SpecAugment Train-Only Application: Spectral augmentation happens only when
model.training=True, creating an artificial train/val distribution mismatch on the acoustic front-end.Direction Loss is Pure Regression: DOA is supervised via cosine distance (1 - cos_sim) on continuous 3D unit vectors—NOT binned classification. This makes it highly sensitive to small errors propagating through Hungarian matching cost.
Matching Cost Weights Decoupled from Loss:
frame_match_dir_cost_weightandframe_match_dist_cost_weightcontrol Hungarian matching but do NOT affect gradient flow. Class-focused v10 presets can zero these, creating a train-only class-dominant matching that ignores spatial signals.No Curriculum Scheduling for DOA: While v9/v10 ramp DOA loss weights from 0 → full over epochs, the matching cost weights stay constant, creating a mismatch between what is being optimized (loss) and how decisions are made (matching cost).

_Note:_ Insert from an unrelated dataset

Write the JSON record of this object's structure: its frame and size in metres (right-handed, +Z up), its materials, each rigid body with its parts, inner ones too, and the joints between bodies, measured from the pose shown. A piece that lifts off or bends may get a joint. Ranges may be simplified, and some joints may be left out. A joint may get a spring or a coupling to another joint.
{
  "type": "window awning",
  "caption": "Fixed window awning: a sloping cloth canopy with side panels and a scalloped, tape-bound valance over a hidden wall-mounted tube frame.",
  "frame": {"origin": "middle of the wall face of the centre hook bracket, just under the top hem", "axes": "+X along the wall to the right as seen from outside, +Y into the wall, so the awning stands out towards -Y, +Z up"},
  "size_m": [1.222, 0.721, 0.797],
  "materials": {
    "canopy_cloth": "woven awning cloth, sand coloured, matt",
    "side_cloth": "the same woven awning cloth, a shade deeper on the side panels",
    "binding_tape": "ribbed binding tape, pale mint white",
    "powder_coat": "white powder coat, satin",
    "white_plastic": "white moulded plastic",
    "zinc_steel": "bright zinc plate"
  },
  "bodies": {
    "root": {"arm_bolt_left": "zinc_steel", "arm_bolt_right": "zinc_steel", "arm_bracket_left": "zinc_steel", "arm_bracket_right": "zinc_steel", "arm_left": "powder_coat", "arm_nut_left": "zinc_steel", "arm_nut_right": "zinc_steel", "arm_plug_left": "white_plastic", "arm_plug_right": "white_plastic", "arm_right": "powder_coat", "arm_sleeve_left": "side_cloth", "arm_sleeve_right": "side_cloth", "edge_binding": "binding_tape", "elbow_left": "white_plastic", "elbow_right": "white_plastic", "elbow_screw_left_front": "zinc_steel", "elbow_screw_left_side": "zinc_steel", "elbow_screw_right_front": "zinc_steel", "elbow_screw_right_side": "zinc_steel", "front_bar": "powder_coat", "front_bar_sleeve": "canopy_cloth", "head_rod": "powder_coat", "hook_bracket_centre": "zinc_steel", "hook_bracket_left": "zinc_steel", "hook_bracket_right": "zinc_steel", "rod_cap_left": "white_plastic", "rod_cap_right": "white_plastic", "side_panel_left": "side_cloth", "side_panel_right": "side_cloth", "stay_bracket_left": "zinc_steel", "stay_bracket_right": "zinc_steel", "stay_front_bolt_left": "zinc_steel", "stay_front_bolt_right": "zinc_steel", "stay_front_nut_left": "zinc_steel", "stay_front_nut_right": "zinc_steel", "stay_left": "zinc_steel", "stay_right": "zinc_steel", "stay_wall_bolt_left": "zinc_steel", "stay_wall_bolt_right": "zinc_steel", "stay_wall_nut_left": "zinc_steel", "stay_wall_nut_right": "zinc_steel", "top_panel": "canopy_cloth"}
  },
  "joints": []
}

Part 1: Data Pipeline & Augmentation
1.1 FOA Loading (Clean, No Issues)
Location: spatial_dataset.py:310-366
FOA waveforms are loaded correctly:
- 4-channel ordering:
[W, X, Y, Z](First Order Ambisonics DCASE convention) - Handles multiple audio libraries (soundfile, scipy, wave)
- Returns
[4, T]tensors normalized to float32 - No implicit spatial transformation during loading ✓
1.2 Data Augmentation: CRITICAL FINDINGS
A. SpecAugment is Train-Only
Location: spatial_atst.py:336-347 / spatial_modules.py:254-265
def _apply_spec_augment_w(self, w_logmel: Tensor) -> Tensor:
"""SpecAugment on [B, 1, T_f, F] W channel (training only)."""

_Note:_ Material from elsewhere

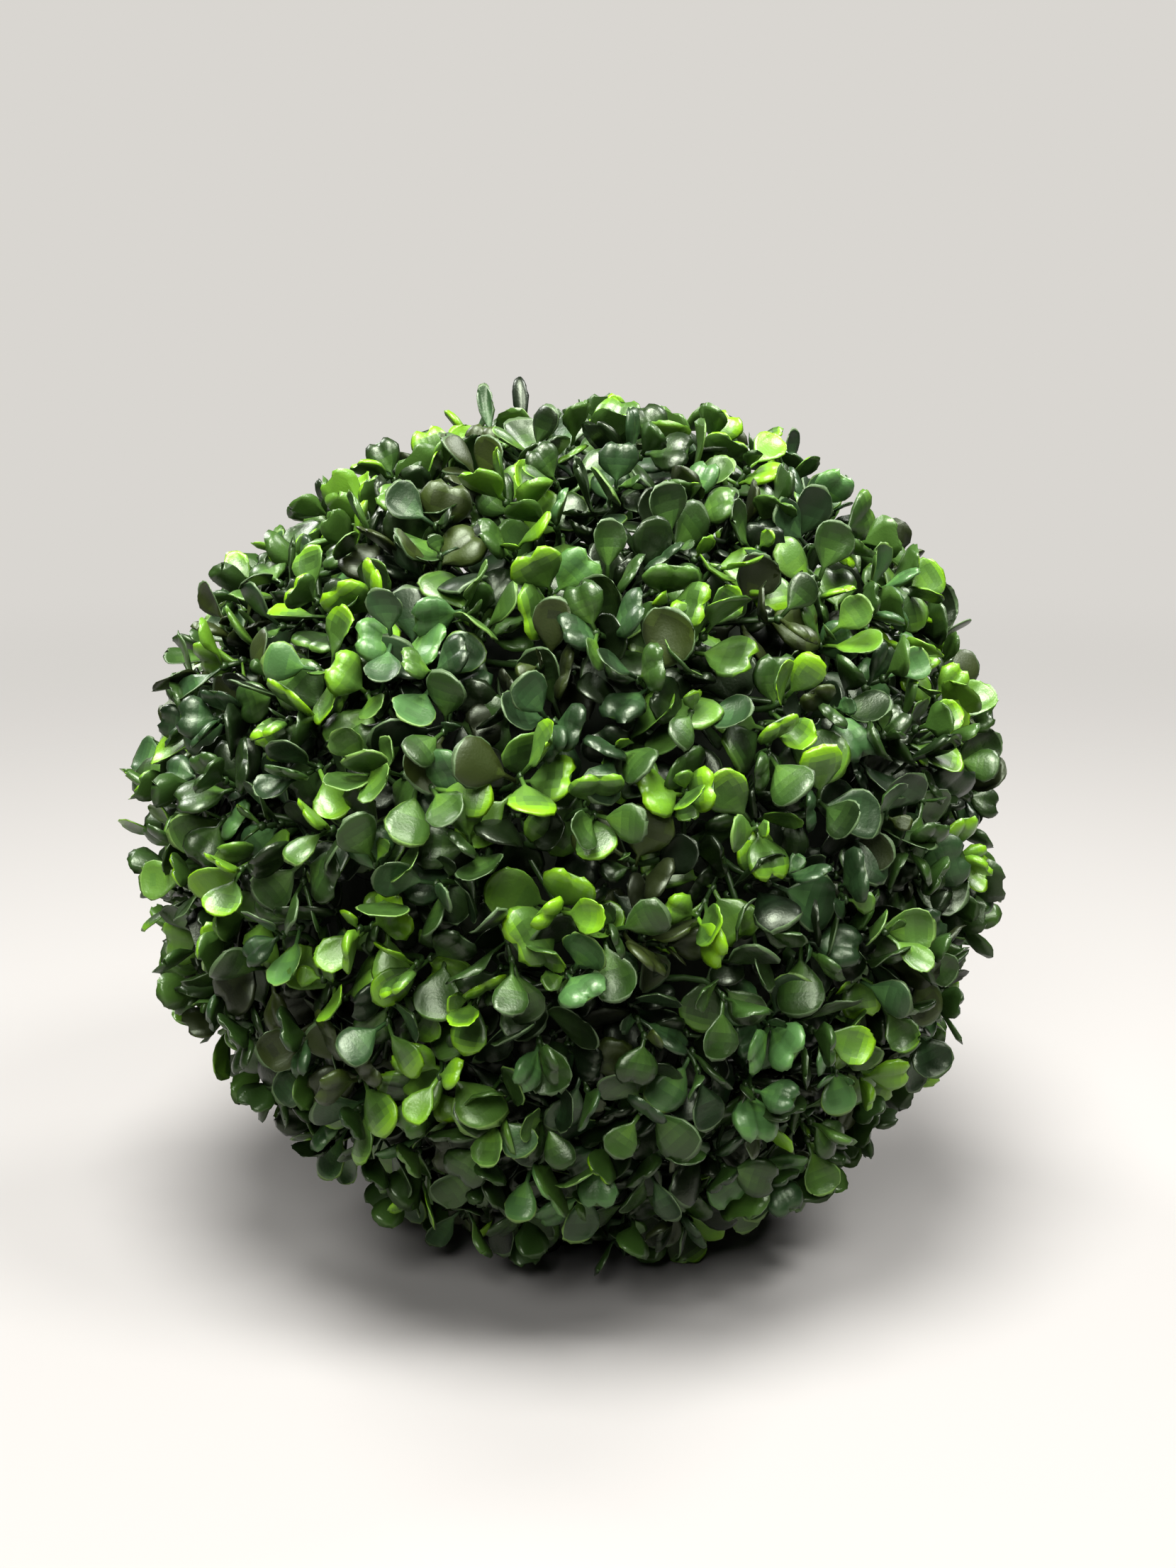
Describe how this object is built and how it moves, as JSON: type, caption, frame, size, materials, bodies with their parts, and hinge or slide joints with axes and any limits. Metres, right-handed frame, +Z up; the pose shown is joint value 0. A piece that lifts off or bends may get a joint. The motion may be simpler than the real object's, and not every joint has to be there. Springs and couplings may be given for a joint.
{
  "type": "artificial box ball",
  "caption": "Round artificial box topiary ball of dark and fresh green moulded leaves, with no stem and no pot, resting on its own leaves.",
  "frame": {"origin": "on the surface that the ball stands on, under the middle of its box", "axes": "+Z up through the two poles of the ball, +Y away from its front, +X to its right"},
  "size_m": [0.2842, 0.2817, 0.2832],
  "materials": {
    "core_plastic": "matt",
    "deep_foliage": "satin",
    "fresh_foliage": "satin"
  },
  "bodies": {
    "root": {"core_upper_half": "core_plastic", "core_lower_half": "core_plastic", "spray_upper_girdle_01": "deep_foliage", "spray_upper_girdle_02": "deep_foliage", "spray_upper_girdle_03": "deep_foliage", "spray_upper_girdle_04": "deep_foliage", "spray_upper_girdle_05": "fresh_foliage", "spray_upper_girdle_06": "fresh_foliage", "spray_upper_girdle_07": "deep_foliage", "spray_upper_girdle_08": "deep_foliage", "spray_upper_girdle_09": "fresh_foliage", "spray_upper_girdle_10": "deep_foliage", "spray_upper_shoulder_01": "deep_foliage", "spray_upper_shoulder_02": "deep_foliage", "spray_upper_shoulder_03": "deep_foliage", "spray_upper_shoulder_04": "deep_foliage", "spray_upper_shoulder_05": "deep_foliage", "spray_upper_shoulder_06": "deep_foliage", "spray_upper_shoulder_07": "deep_foliage", "spray_upper_shoulder_08": "fresh_foliage", "spray_upper_crown_01": "deep_foliage", "spray_upper_crown_02": "deep_foliage", "spray_upper_crown_03": "deep_foliage", "spray_upper_crown_04": "deep_foliage", "spray_upper_crown_05": "deep_foliage", "spray_upper_pole_01": "fresh_foliage", "spray_lower_girdle_01": "fresh_foliage", "spray_lower_girdle_02": "fresh_foliage", "spray_lower_girdle_03": "deep_foliage", "spray_lower_girdle_04": "fresh_foliage", "spray_lower_girdle_05": "deep_foliage", "spray_lower_girdle_06": "fresh_foliage", "spray_lower_girdle_07": "deep_foliage", "spray_lower_girdle_08": "deep_foliage", "spray_lower_girdle_09": "fresh_foliage", "spray_lower_girdle_10": "deep_foliage", "spray_lower_shoulder_01": "fresh_foliage", "spray_lower_shoulder_02": "fresh_foliage", "spray_lower_shoulder_03": "fresh_foliage", "spray_lower_shoulder_04": "deep_foliage", "spray_lower_shoulder_05": "deep_foliage", "spray_lower_shoulder_06": "deep_foliage", "spray_lower_shoulder_07": "deep_foliage", "spray_lower_shoulder_08": "deep_foliage", "spray_lower_crown_01": "fresh_foliage", "spray_lower_crown_02": "deep_foliage", "spray_lower_crown_03": "fresh_foliage", "spray_lower_crown_04": "deep_foliage", "spray_lower_crown_05": "deep_foliage", "spray_lower_pole_01": "deep_foliage"}
  },
  "joints": []
}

if not self.training: # ← HARD GATE ON model.training
return w_logmel
# Apply frequency + time masking...
Impact:
- Training sees
spec_augment_freq_masks=2, freq_width=27, time_masks=2, time_width=100 - Validation sees NO masking
- This causes acoustic feature mismatch between train/val
B. NO Spatial Augmentation (Rotations)
Finding: Searched entire codebase for rotation, flip, augment spatial transforms:
spatial_dataset.py: Only mentions FOA loading, no rotationsspatial_atst.py: Only SpecAugment (spectral), no spatialspatial_beats.py: Only SpecAugment, no rotations
Expected: FOA audio should support random rotations in 3D space to:
- Augment training DOA diversity
- Help model generalize to unseen azimuth/elevation combinations
- But this is completely absent
Why this matters:
- Class label stays invariant under rotation (a dog is a dog at any angle)
- But DOA targets change under rotation (azimuth 0° → 90° when rotated)

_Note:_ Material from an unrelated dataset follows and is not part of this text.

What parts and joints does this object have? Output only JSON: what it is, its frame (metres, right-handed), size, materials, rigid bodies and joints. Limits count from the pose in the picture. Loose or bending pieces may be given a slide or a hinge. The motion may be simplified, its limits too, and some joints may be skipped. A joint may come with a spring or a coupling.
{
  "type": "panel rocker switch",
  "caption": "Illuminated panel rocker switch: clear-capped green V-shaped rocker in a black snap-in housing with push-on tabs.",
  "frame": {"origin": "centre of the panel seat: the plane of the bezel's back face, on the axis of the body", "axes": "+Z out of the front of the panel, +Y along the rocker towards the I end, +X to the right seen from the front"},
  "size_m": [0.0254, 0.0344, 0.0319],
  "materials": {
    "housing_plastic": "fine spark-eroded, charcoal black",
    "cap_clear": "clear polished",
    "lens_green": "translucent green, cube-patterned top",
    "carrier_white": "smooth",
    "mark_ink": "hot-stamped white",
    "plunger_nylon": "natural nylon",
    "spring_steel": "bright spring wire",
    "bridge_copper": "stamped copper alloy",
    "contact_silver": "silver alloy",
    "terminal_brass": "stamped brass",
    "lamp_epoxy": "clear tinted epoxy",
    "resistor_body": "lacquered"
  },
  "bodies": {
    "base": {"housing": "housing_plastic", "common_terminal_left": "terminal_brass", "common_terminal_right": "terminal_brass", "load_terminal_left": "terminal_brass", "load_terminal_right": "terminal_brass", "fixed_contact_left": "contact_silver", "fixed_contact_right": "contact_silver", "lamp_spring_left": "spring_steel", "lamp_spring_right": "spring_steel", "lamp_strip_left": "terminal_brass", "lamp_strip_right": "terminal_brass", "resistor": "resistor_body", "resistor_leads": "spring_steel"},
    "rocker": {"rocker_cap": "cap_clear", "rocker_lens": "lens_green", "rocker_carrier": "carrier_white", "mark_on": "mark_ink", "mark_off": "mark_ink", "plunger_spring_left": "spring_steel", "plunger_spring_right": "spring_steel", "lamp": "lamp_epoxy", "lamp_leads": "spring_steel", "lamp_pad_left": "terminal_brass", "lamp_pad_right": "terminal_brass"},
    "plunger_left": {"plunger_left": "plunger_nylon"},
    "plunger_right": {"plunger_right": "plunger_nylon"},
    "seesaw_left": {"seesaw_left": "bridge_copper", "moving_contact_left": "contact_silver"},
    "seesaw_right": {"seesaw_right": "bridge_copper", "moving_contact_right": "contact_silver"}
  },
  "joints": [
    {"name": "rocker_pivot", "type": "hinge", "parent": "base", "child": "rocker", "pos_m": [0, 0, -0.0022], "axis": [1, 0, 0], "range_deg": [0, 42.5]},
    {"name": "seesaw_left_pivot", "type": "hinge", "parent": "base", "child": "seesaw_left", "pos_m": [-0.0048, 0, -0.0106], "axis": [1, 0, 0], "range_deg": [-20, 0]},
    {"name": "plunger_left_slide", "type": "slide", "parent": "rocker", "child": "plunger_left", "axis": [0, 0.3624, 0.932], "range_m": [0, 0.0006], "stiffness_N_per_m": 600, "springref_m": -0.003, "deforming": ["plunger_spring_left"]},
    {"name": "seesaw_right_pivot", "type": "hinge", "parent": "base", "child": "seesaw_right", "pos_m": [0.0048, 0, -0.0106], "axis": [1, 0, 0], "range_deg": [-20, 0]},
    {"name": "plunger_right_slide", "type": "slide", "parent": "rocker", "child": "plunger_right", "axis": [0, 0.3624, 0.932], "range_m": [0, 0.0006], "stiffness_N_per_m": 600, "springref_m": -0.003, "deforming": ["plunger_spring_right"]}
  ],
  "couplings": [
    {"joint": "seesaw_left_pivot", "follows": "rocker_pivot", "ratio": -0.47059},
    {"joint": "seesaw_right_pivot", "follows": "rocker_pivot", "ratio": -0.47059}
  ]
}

- Without rotation aug, model sees each DOA direction in training ~1 epoch
- At validation, distribution includes unseen angle combinations → large gap
Part 2: Loss Computation
2.1 Hungarian Matching Overview
Route: spatial_loss.py:1452-1509 (compute_frame_slot_losses uses Route A)
def _match_frame_slots_per_step(
prediction_output: FrameSlotPredictionOutput,
batch: "SpatialBatch",
...
) -> Tensor:
"""Return matched slot index per (b, gt, t): [B, N_gt, T_s] with -1 when unset."""
For each frame independently:
- Compute cost matrix for active GT sources × K slots
- Brute-force Hungarian assignment (K ≤ 4)
- Return matched slot indices
2.2 Matching Cost Formulation (THE CORE ASYMMETRY)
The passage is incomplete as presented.